March Madness is here with its passion, enthusiasm, borderline crazy fans, and its exuberant color commentators.
If you watch any of the NCAA men’s basketball tournament over the past few days, you know what I’m talking about.
We had to listen to a few games on the radio while driving home, and those announcers know how to colorfully describe the game to make it come alive.
If you’ve ever attended a tournament game the atmosphere is electric. The fans, coaches, cheerleaders, bands, and players are excited about the game of basketball.
As we continue our Monday thoughts of areas in which we could use a spiritual renewal, the emotion of enthusiasm is at the top of our list. Wouldn’t it be great to get some Christians as excited about the Lord’s mission, message, and ministry as they are about a basketball game?
Now, I don’t mean in rowdy, rah-rah, raucous, or irreverent kind of outburst in worship. But in an earnest, eager and energetic focus, commitment, and devotion for spiritual matters.
While the word enthusiasm is not specifically used in the Bible it is composed of two Greek words en theos which means “God in us” or “full of God.” The Bible says we are created in the image of God and after His likeness. (Gen 1:26). Jehovah is a God of great passion, energy, and zeal. As His offspring, we should be like Him.

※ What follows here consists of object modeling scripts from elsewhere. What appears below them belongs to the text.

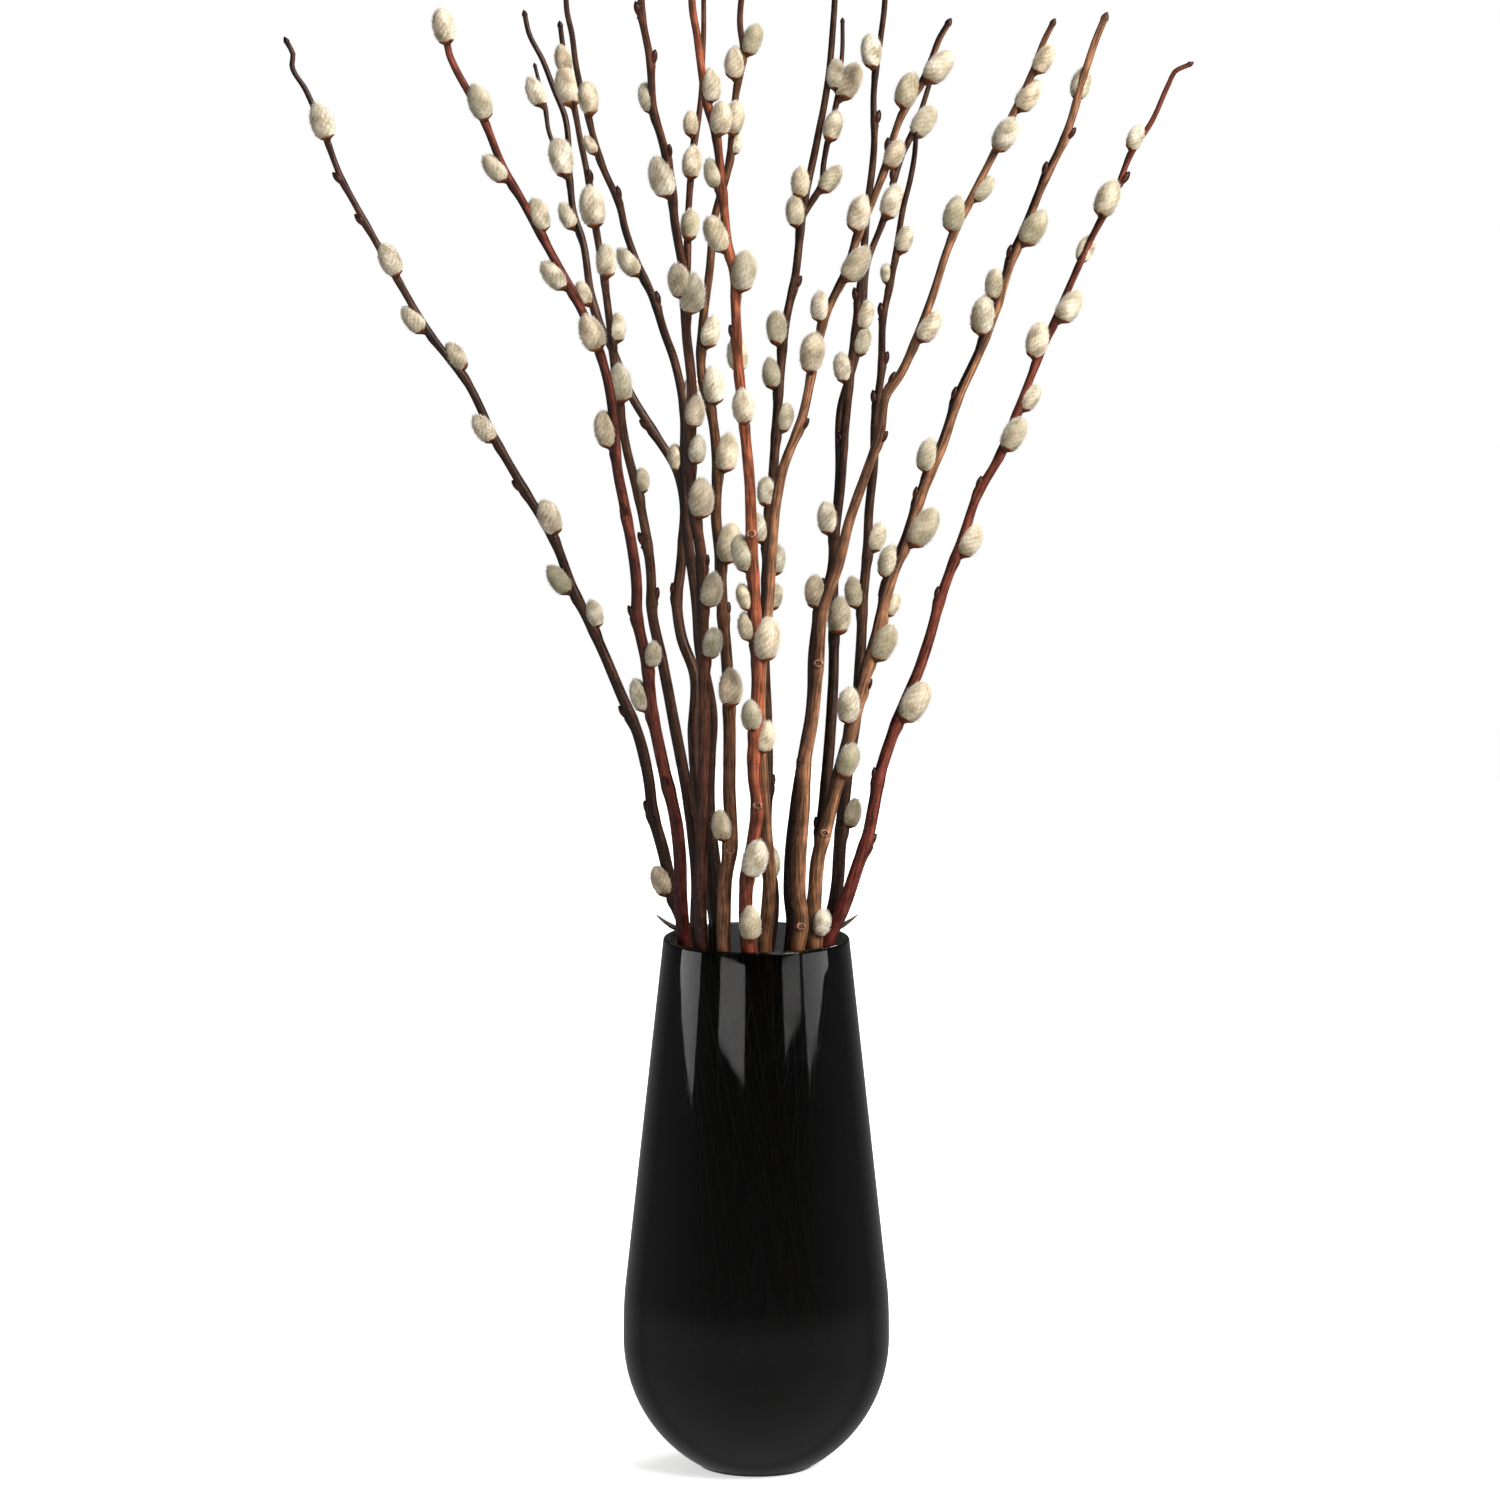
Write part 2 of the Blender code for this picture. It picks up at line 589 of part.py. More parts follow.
def add_bud(label, centres, bud, collection):
    """A small closed bud pressed against the wood."""
    up, degrees = bud
    point, direction, radius = place_on(centres, up)
    out = side_of(degrees)
    root = point - direction * (BUD_LENGTH * BUD_ROOT_BELOW) + out * (radius * BUD_ROOT_OUT)
    tip = root + leaning(direction, out, BUD_LEAN) * (BUD_LENGTH + radius * BUD_ROOT_OUT)
    middle = [(root.lerp(tip, BUD_WIDEST_AT), BUD_RADIUS)]
    make_spindle(label, root, tip, middle, BUD_SIDES, collection)


def add_spur(label, stem, centres, collection):
    """A short dry shoot that rises outwards over the vase's rim."""
    up, tip_across, tip_up = stem["spur"]
    root = place_on(centres, up)[0]
    tip = seen_point(tip_across, tip_up, depth_at(stem, up))
    belly = root.lerp(tip, SPUR_WIDEST_AT) - Vector((0.0, 0.0, SPUR_SAG))
    make_spindle(label, root, tip, [(belly, SPUR_RADIUS)], BUD_SIDES, collection)


def fuse(wood, growth):
    """Join everything in a collection to the wood in one body, then drop the collection."""
    union = wood.modifiers.new("fuse", "BOOLEAN")
    union.operation = "UNION"
    union.operand_type = "COLLECTION"
    union.solver = "EXACT"
    union.collection = growth
    view = bpy.context.evaluated_depsgraph_get()
    joined = bpy.data.meshes.new_from_object(wood.evaluated_get(view))
    joined.name = wood.name
    wood.modifiers.remove(union)
    wood.data = joined
    for thing in list(growth.objects):
        bpy.data.objects.remove(thing, do_unlink=True)
    bpy.data.collections.remove(growth)


def make_stem(number, stem, material):
    """One stem with all that grew on it, in one solid."""
    scene_objects = bpy.context.scene.collection
    growth = bpy.data.collections.new(stem["name"] + "_growth")
    scene_objects.children.link(growth)
    draw = random.Random(number)
    open_part = open_centres(stem)
    whole = inner_centres(stem) + [centre[:2] for centre in open_part]
    wood = make_rod(stem["name"], whole, scene_objects, True)
    for catkin in stem["catkins"]:
        add_catkin(stem["name"], open_part, catkin, draw, growth)
    if "end_catkin" in stem:
        add_end_catkin(stem["name"] + "_end_catkin", open_part, stem["end_catkin"], growth)
    for bud in stem["buds"]:
        add_bud(stem["name"] + "_bud", open_part, bud, growth)
    if "spur" in stem:
        add_spur(stem["name"] + "_spur", stem, open_part, growth)
    if "twig" in stem:
        twig = twig_centres(stem)
        make_rod(stem["name"] + "_twig", [centre[:2] for centre in twig], growth, False)
        for catkin in stem["twig_catkins"]:
            add_catkin(stem["name"] + "_twig", twig, catkin, draw, growth)
    fuse(wood, growth)
    wood.data.materials.clear()
    wood.data.materials.append(material)
    wood.data.shade_smooth()
    wood.data.set_sharp_from_angle(angle=BARK_CREASE)


clear_scene()
make_vase()
barks = {shade: bark_material(shade) for shade in BARK_COLOURS}
for stem_number, one_stem in enumerate(STEMS, start=1):
    make_stem(stem_number, one_stem, barks[one_stem["bark"]])
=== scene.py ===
import math
import random

import bpy
import numpy as np
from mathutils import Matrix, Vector, noise


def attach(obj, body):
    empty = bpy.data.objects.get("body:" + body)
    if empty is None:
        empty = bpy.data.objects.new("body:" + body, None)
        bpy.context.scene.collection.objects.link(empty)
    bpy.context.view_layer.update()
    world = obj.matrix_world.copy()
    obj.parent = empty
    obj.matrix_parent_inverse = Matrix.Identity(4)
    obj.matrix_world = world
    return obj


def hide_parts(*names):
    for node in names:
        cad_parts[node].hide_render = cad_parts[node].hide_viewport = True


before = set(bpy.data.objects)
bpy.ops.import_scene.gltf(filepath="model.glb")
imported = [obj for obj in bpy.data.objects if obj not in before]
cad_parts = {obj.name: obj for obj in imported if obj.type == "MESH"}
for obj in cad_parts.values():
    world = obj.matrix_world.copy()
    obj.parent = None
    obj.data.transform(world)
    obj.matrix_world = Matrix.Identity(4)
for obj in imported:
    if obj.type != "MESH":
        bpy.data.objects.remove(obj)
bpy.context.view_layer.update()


# The vase: one piece of smoked soda-lime glass, blown into a turned mould and fire
# polished. Its straight neck widens down to a round bowl, which is solid glass up to
# its floor, and the small flat foot is ground so that it stands. Sizes are in metres.
MM = 0.001
VASE_HEIGHT = 0.250
RIM_RADIUS = 0.0432
NECK_FOOT_HEIGHT = 0.079
NECK_FOOT_RADIUS = 0.0619
# The bowl's side is one arc, and its centre lies a little past the vase's axis
BOWL_ARC = 0.0688
BOWL_CENTRE_OUT = -0.0067
BOWL_CENTRE_UP = 0.0605
RIM_WALL = 0.0040
BOWL_WALL = 0.0054
FLOOR_HEIGHT = 0.050
FLOOR_CORNER = 0.020
RIM_ROUNDING = 0.0012
# Radius and height under the foot: the ground ring, and the hollow inside it
FOOT_RING = ((0.0180, 0.0007), (0.0215, 0.0006), (0.0232, 0.0001), (0.0245, 0.0))
FOOT_ROUNDING = 0.0006
SHOULDER_TOP = 0.086
VASE_SIDES = 144
BOWL_STEPS = 40
NECK_STEPS = 14
CORNER_STEPS = 12
RIM_STEPS = 5
SHOULDER_STEPS = 10
# The tint of each surface, its mirror against clear glass, and the smoke within
SMOKED_GLASS = "#BABBBD"
GLASS_IOR = 1.52
GLASS_MIRROR = 0.2
SMOKE = "#4F5053"
SMOKE_PER_METRE = 850.0


def to_linear(colour):
    """Linear red, green and blue of an sRGB hex colour."""
    shares = [int(colour[place:place + 2], 16) / 255.0 for place in (1, 3, 5)]
    return tuple(
        share / 12.92 if share <= 0.04045 else ((share + 0.055) / 1.055) ** 2.4
        for share in shares)


def add_node(tree, kind, settings=None, links=None):
    """Add a node, give its sockets or properties their values, and link its inputs."""
    node = tree.nodes.new(kind)
    for name, value in (settings or {}).items():
        if isinstance(name, int) or name in node.inputs:
            node.inputs[name].default_value = value
        else:
            setattr(node, name, value)
    for name, output in (links or {}).items():
        tree.links.new(output, node.inputs[name])
    return node


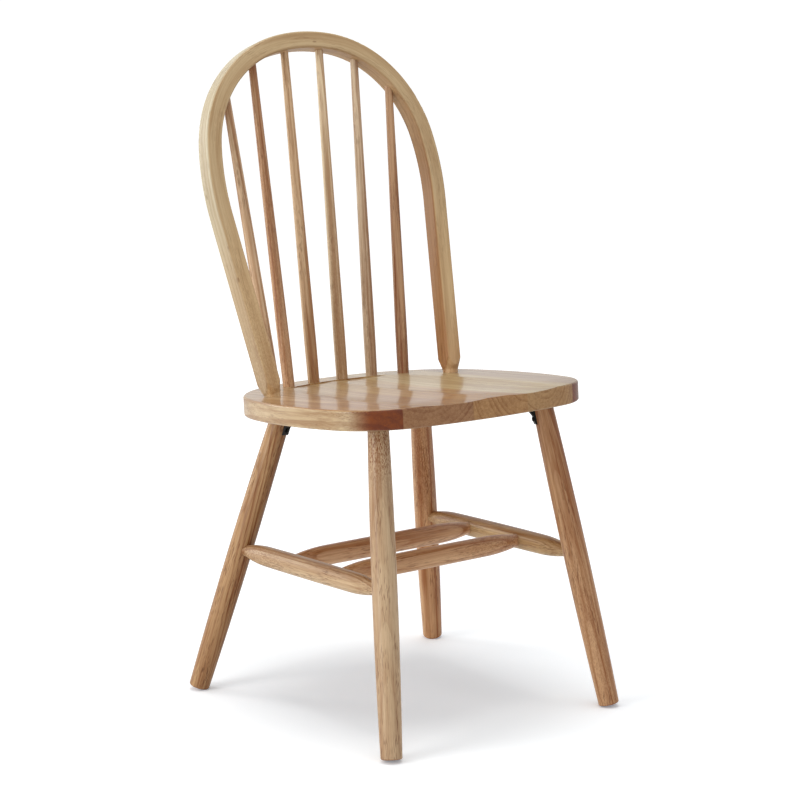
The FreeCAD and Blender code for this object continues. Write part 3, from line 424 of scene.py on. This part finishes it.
def front_fall(n, colour, tint):
    """The seat's top falls away softly towards its front edge, and its wood is tinted there."""
    place = n.add("ShaderNodeTexCoord").outputs
    y = n.split(place["Object"])[1]
    past = n.math("MAXIMUM", n.math("SUBTRACT", FALL_START, y), 0.0)
    drop = n.math("MULTIPLY", n.math("MULTIPLY", past, past), -FALL_BEND / 2)
    normal = n.add("ShaderNodeBump", {"Strength": 1.0, "Distance": 1.0, "Height": drop}).outputs[0]
    up = n.ease(n.split(place["Normal"])[2], *FRONT_FACING)
    share = n.math("MULTIPLY", up, n.ease(y, *FRONT_REACH))
    return normal, n.tinted(share, colour, tint + (1.0,))


def lacquered(n, colour, height, gloss, normal=None):
    """Wood under clear satin lacquer, which fills most of the grain."""
    bump = n.add("ShaderNodeBump", {"Height": height, **GRAIN_BUMP})
    if normal:
        n.plug(normal, bump.inputs["Normal"])
    inputs = {"Base Color": colour, "Normal": bump.outputs[0], "Coat Weight": gloss, **LACQUER}
    return n.finish(n.add("ShaderNodeBsdfPrincipled", inputs).outputs[0])


def local_place(n, centre, turn):
    """Object coordinates seen from a piece's own frame."""
    inputs = {
        "Vector": n.add("ShaderNodeTexCoord").outputs["Object"],
        "Location": tuple(centre),
        "Rotation": tuple(turn),
    }
    return n.add("ShaderNodeMapping", inputs, vector_type="TEXTURE").outputs[0]


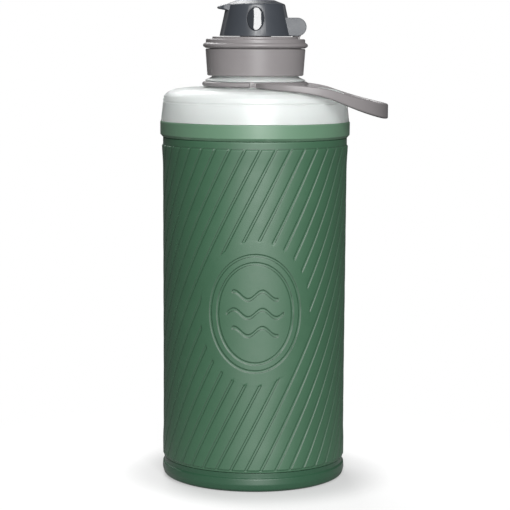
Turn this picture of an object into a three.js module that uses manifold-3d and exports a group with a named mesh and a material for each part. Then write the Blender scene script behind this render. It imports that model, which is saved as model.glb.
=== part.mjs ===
// A collapsible 1.5 litre water bottle. Units are millimetres, +Z is up, and the origin is
// the middle of the flat base. The carrying bail points to +X; the cap's thumb tab to -X.
import * as THREE from 'three';
import { mergeVertices } from 'three/addons/utils/BufferGeometryUtils.js';
import Module from 'manifold-3d';

const wasm = await Module();
wasm.setup();

// ---------------------------------------------------------------- driving dimensions
const SIDES = 40;             // facets round a large turned piece
const SMALL_SIDES = 24;       // and round a small one
const GAP = 0.3;              // clearance between two pieces that touch

const SLEEVE_RADIUS = 49.5;   // outside of the soft ribbed wall
const SLEEVE_BORE = 48.0;     // inside of the soft ribbed wall
const SPIGOT_RADIUS = SLEEVE_BORE - GAP;
const SPIGOT_WALL = 1.2;
const BAND_RADIUS = 51.0;     // welded hoop between wall and shoulder

const FOOT_TOP = 7.6;         // levels above the table
const SLEEVE_BOTTOM = 10.6;
const SLEEVE_TOP = 184.0;
const BAND_TOP = 192.8;
const DOME_TOP = 210.6;
const NECK_TOP = 228.7;

const MOUTH_RADIUS = 21.0;    // the 42 mm filling mouth
const NECK_ROOT = 22.4;       // outside of the neck between its threads
const GROOVE_RADIUS = 25.3;   // seat of the handle ring
const NECK_FLANGE = 26.8;     // keeps the handle ring down

const THREAD_PITCH = 4.5;
const THREAD_TURNS = 1.5;
const THREAD_FOOT = 219.4;    // level where both threads start

const HANDLE_LEVEL = 212.5;   // the handle ring's middle, and the bail's pivot
const RING_RADIUS = 27.15;    // centre line of the ring's bead
const BEAD = 2.7;             // the ring's thickness
const BAIL_REACH = 71.4;      // from the bottle's axis to the bail's outer face
const BAIL_HALF_WIDTH = 43.0;
const BAIL_WIDEST = 25.0;     // how far out the bail is widest
const STRAP = 2.8;            // the bail strap's thickness

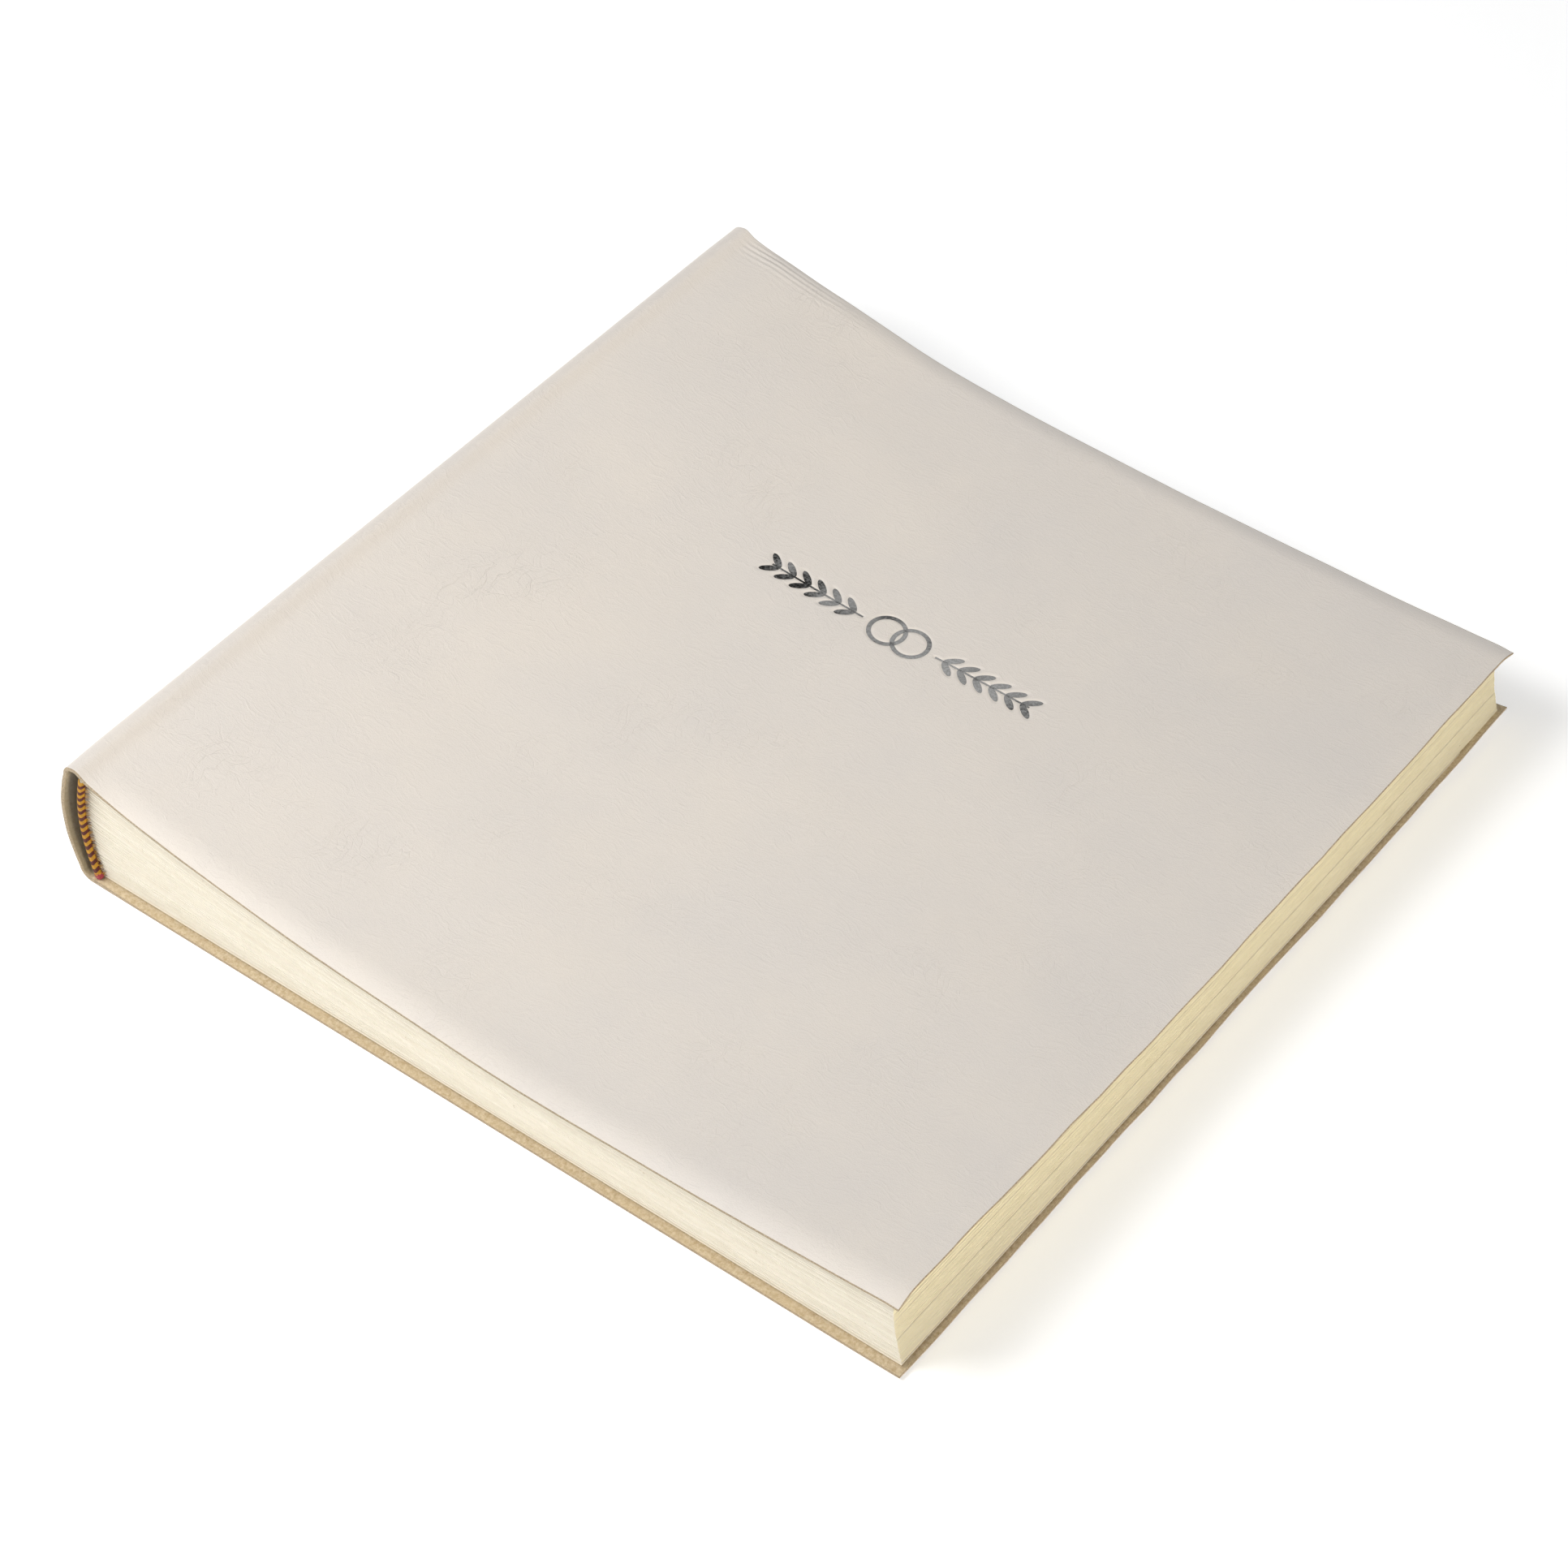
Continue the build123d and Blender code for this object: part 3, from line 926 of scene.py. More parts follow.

If there is any group of people who should be joyous, passionate, and enthusiastic about life, it ought to be Christians. There are many Bible passages that speak to living life and serving God with enthusiasm.
“Whatever your hand finds to do, do it with your might” (Eccl. 9:12)
“And whatever you do, do it heartily, as to the Lord and not to men” (Col. 3:23).
“Never be lacking in zeal, but keep your spiritual fervor, serving the Lord” (Rom. 12:11).
“And you shall love the Lord your God with all your heart, with all your soul, with all your mind, and with all your strength” (Mk. 12:30).
“ Do you not know that in a race all the runners run, but only one gets the prize? Run in such a way as to get the prize” (1 Cor 9:24).
“Be zealous for good deeds” (Titus 2:14
Dozens more passages exhort us to live with the great enthusiasm of joy, delight, and pleasure in serving God and our fellow man.
Secular writers realize the value of enthusiasm to achieve success in life. Norman Vincent Peale opined that “Enthusiasm spells the difference between mediocrity and accomplishment.”
W. Clement Stone observed, “No matter how carefully you plan your goals, they will never be more than pipe dreams unless you pursue them with gusto.”
President Dwight Eisenhower colorfully expressed the value of enthusiasm this way. “What counts is not necessarily the size of the dog in the fight, but the size of the fight in the dog.”
“A man can succeed at almost anything for which he has unlimited enthusiasm,” concluded Charles Schwab.
And Walter Chrysler sums it up succinctly when he wrote, “The real secret of success is enthusiasm.”
Actually “enthusiasm is nothing more or less than faith in action,” wrote Henry Chester. Faith in what you are doing and pursuing generates an enthusiastic attitude. From a spiritual perspective is it our faith in God and in His Word that ought to propel us to greater heights and more fruitful fields.
However, as one unknown author put it, “No one keeps up his enthusiasm automatically.” It must be renewed. Revived. Regenerated. My friend and preaching colleague Gary Henry wrote in WordPoints, “Enthusiasm must be nourished with new actions, new aspirations, new efforts, new vision.”
Too often our enthusiasm is limited to sporting events, hobbies, vacations, or other personal activities. Let’s learn to tap into our innermost being and spark a spiritual enthusiasm for the things of God. Things that will transform the soul. Change lives. And last for all of eternity.
Our enthusiasm must be channeled by Truth, directed by discipline, and governed by the Gospel. Otherwise, it has the potential to become misdirected and do more harm than good.
All personal achievement, spiritual progress, or church growth is fueled by enthusiasm. Emerson was right when he wrote, “Nothing great was ever achieved without enthusiasm.”